What they figured out was a complex system for making the warriors doubt their power and naturalness. They did this by creating the idea of a God who demanded submission to his will, and who valued this submission as a virtue. Submission to God meant a denial of the warriors' instincts; they came to see their exuberance as something defective, and as something that was subject to God's laws. 
God's laws, as thew ascetic/priests read them (made them up) required that self-assertion be considered a sin. This diod not so much change how the warriors acted - they were still after all warriors and naturally acted as they always had. But it made them rethink and second-guess their actions and when they did this they began to develop an inward lack of confidence, a self-questioning, and thuis a need tro ask the priests for advice and guidance. This gave the priests the power they had always desired and effectively changed the meaning of 'good' and 'bad'. 
Nietzsche sees this shift happen especially in terms of the Judaeo-Christian tradition. The Jewish God was one who Nietzsche saw as devised by the priests to hobble and control the Israelite kings, and to develop their inner self-torment via setting up rules that the priests could help them to internalize as if these rules were parts of their nature.

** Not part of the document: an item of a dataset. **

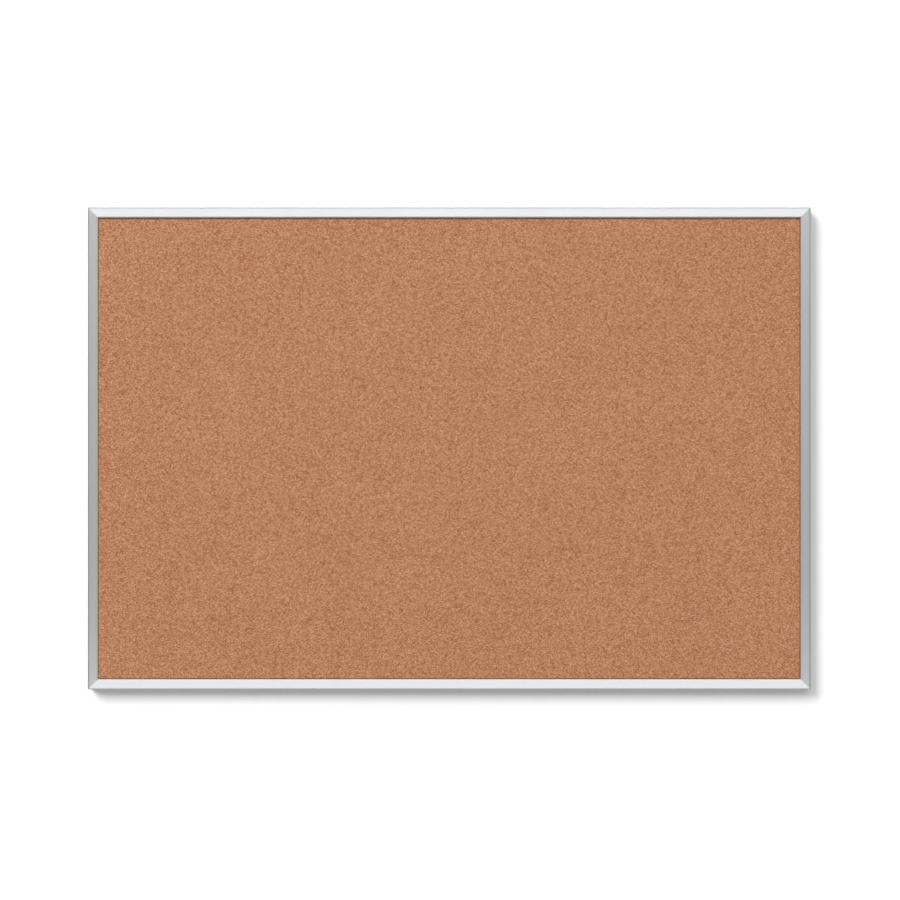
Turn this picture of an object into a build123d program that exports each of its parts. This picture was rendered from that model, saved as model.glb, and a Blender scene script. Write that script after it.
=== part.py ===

The fullest possible development of this God and of priestly control was the Christian proposal in which God sent his only son to suffer and die for the wrongdoing of the warriors. Thus the noblest of men had to die because the misdeeds of the warriors, and his saving them by this act incurred an eternal and unpayable debt. The warriors were thereby forever beholden to the dead and risen God, and the priests, who controlled access to this God, had finally won.